Now log into  R3 and configure it:
[pre]
r3>
r3>enable
r3#config t
Enter configuration commands, one per line. End with CNTL/Z.
r3(config)#interface ethernet 0/0
r3(config-if)#ip address 192.168.2.2 255.255.255.0
r3(config-if)#no shutdown
r3(config-if)#exit
r3(config)#interface loopback 0
r3(config-if)#ip address 192.168.4.1 255.255.255.0
r3(config-if)#no shutdown
r3(config-if)#exit
r3(config)#router rip
r3(config-router)#version 2
r3(config-router)#network 192.168.2.0
r3(config-router)#network 192.168.4.0
r3(config-router)#exit
r3(config)#exit
r3#
r3#
[/pre]

Verifying Your RIPv2 Configuration

Now that we have RIP configured on all 3 routers let’s verify that it is working correctly. Start by logging into R1 and issuing the ‘show ip protocols’ command:

[pre]
r1#sh ip protocols
Routing Protocol is “rip”
Sending updates every 30 seconds, next due in 9 seconds
Invalid after 180 seconds, hold down 180, flushed after 240
Outgoing update filter list for all interfaces is not set
Incoming update filter list for all interfaces is not set
Redistributing: rip
Default version control: send version 2, receive version 2
Interface Send Recv Triggered RIP Key-chain
FastEthernet0/0 2 2
Loopback0 2 2
Automatic network summarization is in effect
Maximum path: 4
Routing for Networks:
192.168.1.0
192.168.3.0
Routing Information Sources:
Gateway Distance Last Update
192.168.1.1 120 00:00:14
Distance: (default is 120)

r1#
[/pre]

From the the ‘show ip protocols’ command we can find out a lot of things about RIP and other protocols that are running on our router. Since we are only using 1 routing protocol, RIP is the only one that shows up.

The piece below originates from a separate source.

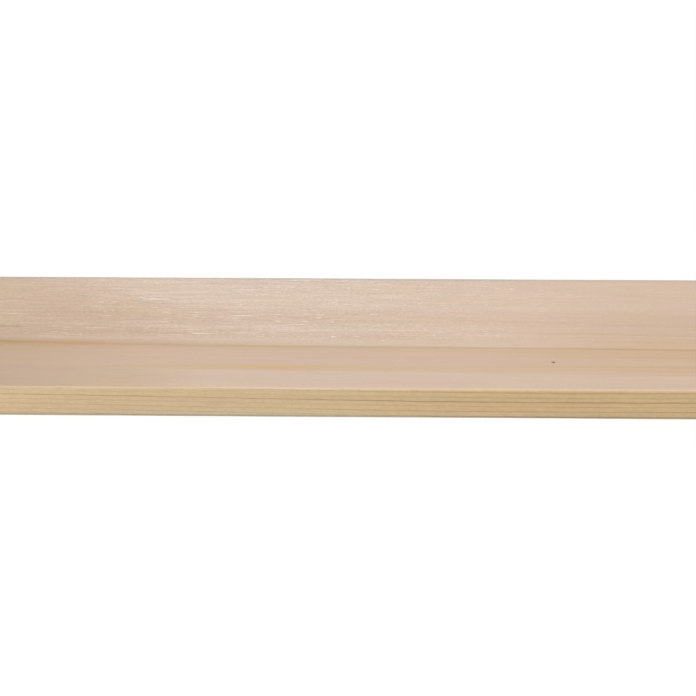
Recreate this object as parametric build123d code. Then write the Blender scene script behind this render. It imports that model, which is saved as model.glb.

The first thing that we see from this command is that we are in fact using “rip”, but how can we tell we tell if we are using RIPv1 or RIPv2? For this you will have to look down about 6 lines and look for the line: [pre]Default version control: send version 2, receive version 2[/pre] If you were using RIPv1 this line would say: [pre]Default version control: send version1, receive version 1[/pre]

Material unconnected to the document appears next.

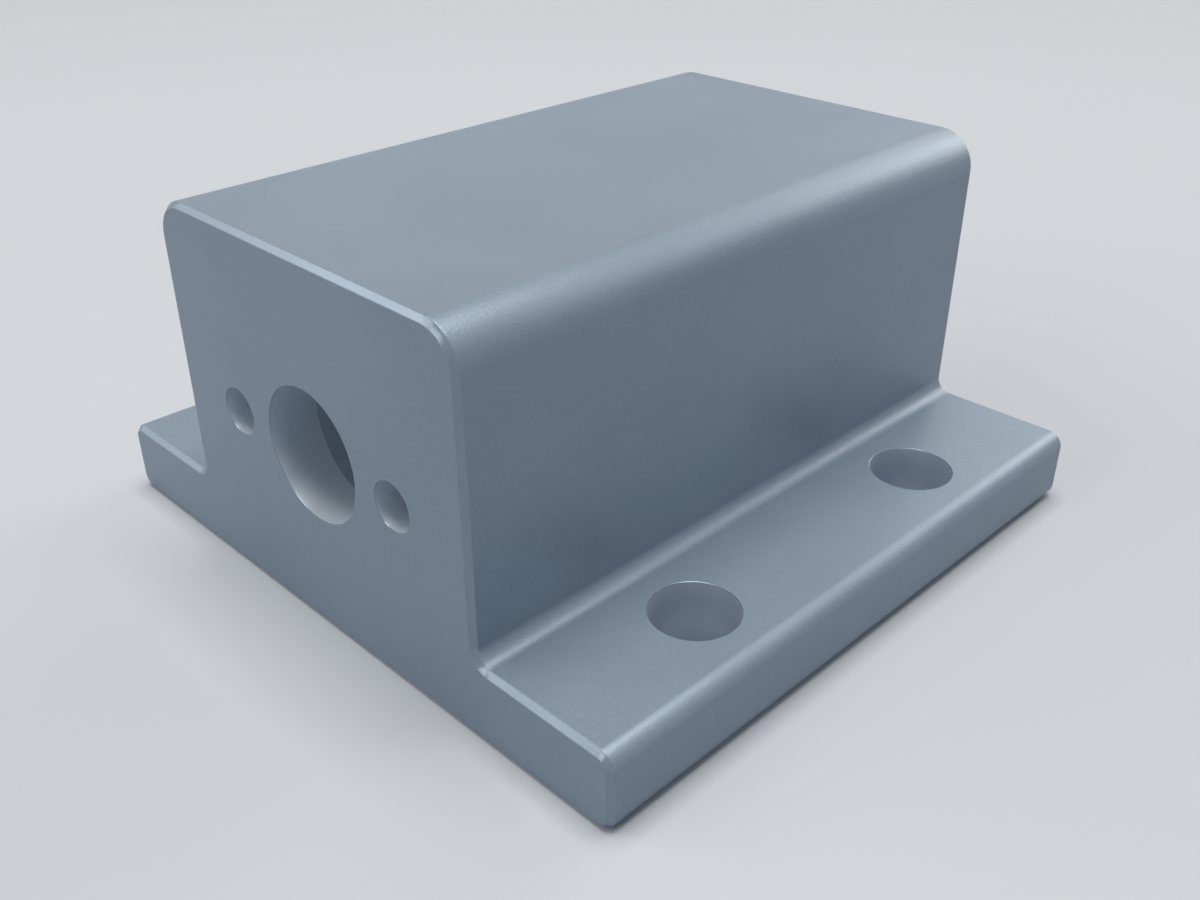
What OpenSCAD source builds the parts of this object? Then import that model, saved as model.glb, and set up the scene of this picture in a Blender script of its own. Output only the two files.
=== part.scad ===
// Motor mount: one solid block with a raised hollow body between two bolting flanges.
// Millimetres. X runs across the flanges, Y from the screw face to the open rear, Z up.
// The origin is the centre of the flat underside.

/* [Body] */
// Length from the screw face to the rear
length = 135; // [115:5:180]
// Width of the raised body
body_w = 82; // [78:1:110]
// Height of the raised body above the underside
body_h = 72; // [68:1:95]
// Wall of the raised body at its sides, top and floor
wall = 10; // [7:0.5:12]
// Wall that carries the motor
front_wall = 10; // [6:0.5:14]

/* [Flanges] */
// Reach of each flange beyond the raised body
flange_w = 30; // [28:1:40]
// Thickness of the flanges
flange_t = 15; // [12:1:20]
// Diameter of the four bolting holes
base_hole_d = 16; // [10:0.5:18]
// Distance from a flange's outer side to its bolting holes
base_hole_edge = 15; // [13:0.5:17]
// Distance between the two bolting holes of one flange
base_hole_pitch = 65; // [45:5:85]

/* [Motor face] */
// Diameter of the bore for the motor's round boss and shaft
bore_d = 25; // [16:1:32]
// Diameter of the two screw holes beside the bore
screw_hole_d = 9; // [6:0.5:10]
// Distance between the two screw holes
screw_pitch = 45; // [43:0.5:49]

/* [Edges] */
// Radius of the raised body's two long top edges
top_r = 7.5; // [4:0.5:10]
// Radius of the flanges' long outer edges, upper and lower
flange_r = 3; // [2:0.5:5]
// Radius of the inside corner between body and flange
root_r = 3; // [2:0.5:5]
// Radius of the four long corners inside the motor pocket
pocket_r = 2.5; // [1:0.5:5]
// Chamfer round the outline of both ends
chamfer = 1; // [0.5:0.25:1.5]

/* [Hidden] */
base_w = body_w + 2 * flange_w;
front_y = -length / 2;
rear_y = length / 2;
pocket_w = body_w - 2 * wall;
pocket_h = body_h - 2 * wall;
pocket_front_y = front_y + front_wall;
pocket_depth = length - front_wall;
axis_z = wall + pocket_h / 2;
base_hole_x = base_w / 2 - base_hole_edge;
overrun = 1;
metal = [0.47, 0.53, 0.58];
$fn = 96;

// Prism of the given width and height, with the end chamfer on all four sides of both ends.
module chamfered_prism(width, height) {
  intersection() {
    linear_extrude(height)
      polygon([
        [-width / 2 + chamfer, front_y],
        [width / 2 - chamfer, front_y],
        [width / 2, front_y + chamfer],
        [width / 2, rear_y - chamfer],
        [width / 2 - chamfer, rear_y],
        [-width / 2 + chamfer, rear_y],
        [-width / 2, rear_y - chamfer],
        [-width / 2, front_y + chamfer]
      ]);
    translate([-width / 2, 0, 0])
      rotate([90, 0, 90])
        linear_extrude(width)
          polygon([
            [front_y, chamfer],
            [front_y + chamfer, 0],
            [rear_y - chamfer, 0],
            [rear_y, chamfer],
            [rear_y, height - chamfer],
            [rear_y - chamfer, height],
            [front_y + chamfer, height],
            [front_y, height - chamfer]
          ]);
  }
}

// Round bar along Y whose radius changes by end_step over the chamfer at each end.
module round_bar(radius, end_step) {
  rotate([-90, 0, 0])
    rotate_extrude()
      polygon([
        [0, front_y],
        [radius + end_step, front_y],
        [radius, front_y + chamfer],
        [radius, rear_y - chamfer],
        [radius + end_step, rear_y],
        [0, rear_y]
      ]);
}

// Waste outside a rounded long edge. The corner lies at x, z and side_x, side_z point outwards.
module edge_waste(x, z, radius, side_x, side_z) {
  translate([x - side_x * radius, 0, z - side_z * radius])
    difference() {
      translate([side_x * (radius + overrun) / 2, 0, side_z * (radius + overrun) / 2])
        cube([radius + overrun, length + 2 * overrun, radius + overrun], center = true);
      round_bar(radius, -chamfer);
    }
}

// Fillet in the inside corner between the body's side and the flange's top, on the right.
module root_fillet() {
  reach = root_r + chamfer;
  difference() {
    translate([body_w / 2 - chamfer, front_y, flange_t - chamfer])
      cube([reach, length, reach]);
    translate([body_w / 2 + root_r, 0, flange_t + root_r])
      round_bar(root_r, chamfer);
  }
}

module raised_body() {
  difference() {
    chamfered_prism(body_w, body_h);
    for (side = [-1, 1])
      edge_waste(side * body_w / 2, body_h, top_r, side, 1);
  }
}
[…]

Also from the ‘show ip protocols’ command we can verify all of the timers that RIP is using. We see that updates are being sent every 30 seconds and also the remaining time until the next schedules update. We also see that the Invalid timer and the hold down timer are both set  for 180 seconds. The flush timer is set to 240 seconds.

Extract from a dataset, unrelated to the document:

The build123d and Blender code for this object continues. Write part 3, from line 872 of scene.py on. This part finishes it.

From this command you can also verify the Administrative Distance which is 120 and the Gateway that is being used.

Another important command to verify your RIPv2 configuration is ‘show ip route’:
[pre]
r1#sh ip route
Codes: C – connected, S – static, I – IGRP, R – RIP, M – mobile, B – BGP
D – EIGRP, EX – EIGRP external, O – OSPF, IA – OSPF inter area
N1 – OSPF NSSA external type 1, N2 – OSPF NSSA external type 2
E1 – OSPF external type 1, E2 – OSPF external type 2, E – EGP
i – IS-IS, L1 – IS-IS level-1, L2 – IS-IS level-2, ia – IS-IS inter area
* – candidate default, U – per-user static route, o – ODR
P – periodic downloaded static route

Gateway of last resort is not set

R 192.168.4.0/24 [120/2] via 192.168.1.1, 00:00:28, FastEthernet0/0
C 192.168.1.0/24 is directly connected, FastEthernet0/0
R 192.168.2.0/24 [120/1] via 192.168.1.1, 00:00:28, FastEthernet0/0
C 192.168.3.0/24 is directly connected, Loopback0
r1#
[/pre]

From the ‘show ip route’ command can see our routing table for ‘r1′. The ‘R’ represents routes that were learned via RIP and the ‘C’ represents routes that are directly connected. Let’s look at the first route more closely:

[pre]
R 192.168.4.0/24 [120/2] via 192.168.1.1, 00:00:28, FastEthernet0/0
[/pre]
First we see the ‘R’ which just means we are using RIP. Second we see the network and subnet mask for this route. Third we see the administrative distance of ’120′ followed by the hop count of ’2′. Fourth we see the next hop ip address. Fifth we see when this route was last updated. Sixth we see which interface this route should be sent out.

Troubleshooting Our RIP Configuration

Two commands that are useful when troubleshooting RIP are:
- debug ip protocols
- debug ip rip

With these debug commands you can actually see when the rip updates get sent every 30 seconds and see the process RIP takes when it converges.